DISC 1312: Shaping Subjectivities

Through a variety of texts that analyze the origins of human subjectivity, this class will explore the ways we rely on or reject external influences in the formation of self. This course provides tools that will make students more efficient readers, writers, and speakers. Class objectives will include utilizing basic techniques for interpreting and constructing arguments, recognizing subtext in fiction and non-fiction works, and honing critical reading and composition skills.

DISC 1312: Identity and Individualism

Students write thesis-driven, evaluative, and persuasive essays in response to a variety of relatively short texts from a number of academic disciplines, including those in scientific and technical fields. Texts focus on questions of identity and what it means to be an individual. Both the texts students read and the texts students create employ and exemplify the principles of academic discernment and discourse.

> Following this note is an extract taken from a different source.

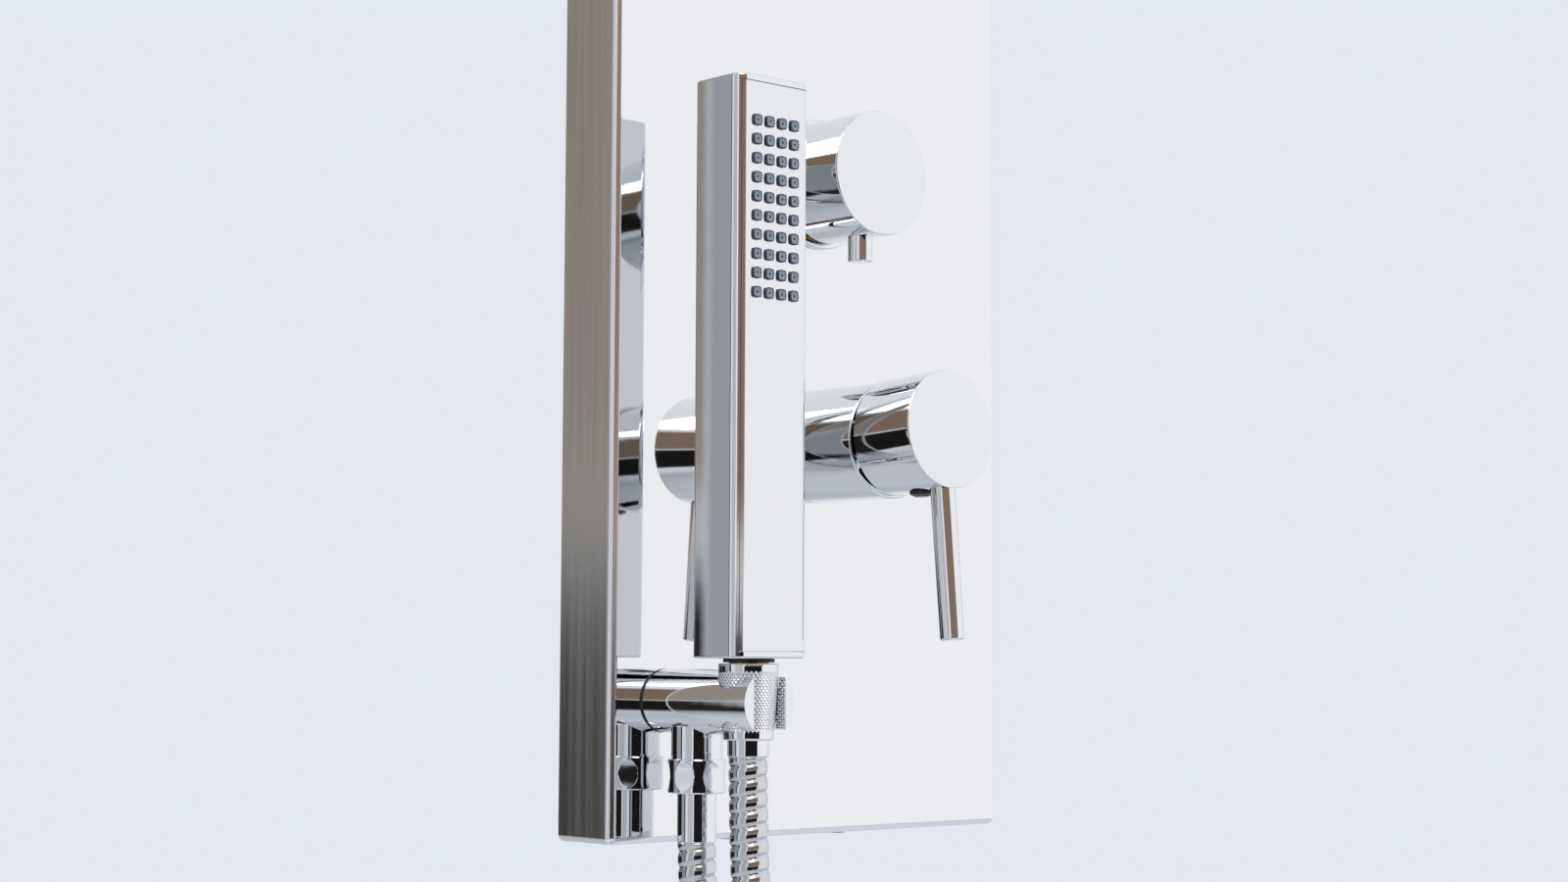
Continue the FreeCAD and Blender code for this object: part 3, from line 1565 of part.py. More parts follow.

DISC 1313: Ways of Seeing: Making Sense of Visual Images

This course examines a variety of images, from high art to popular culture, as well as consider a number of scholarly articles in order to construct students’ own understanding of how the artist, cultural influences, artistic media, and personal contexts affect the way people respond to visual images. This class meets occasionally in the campus art museum and facilitates first-hand research activities that culminate in the final research paper.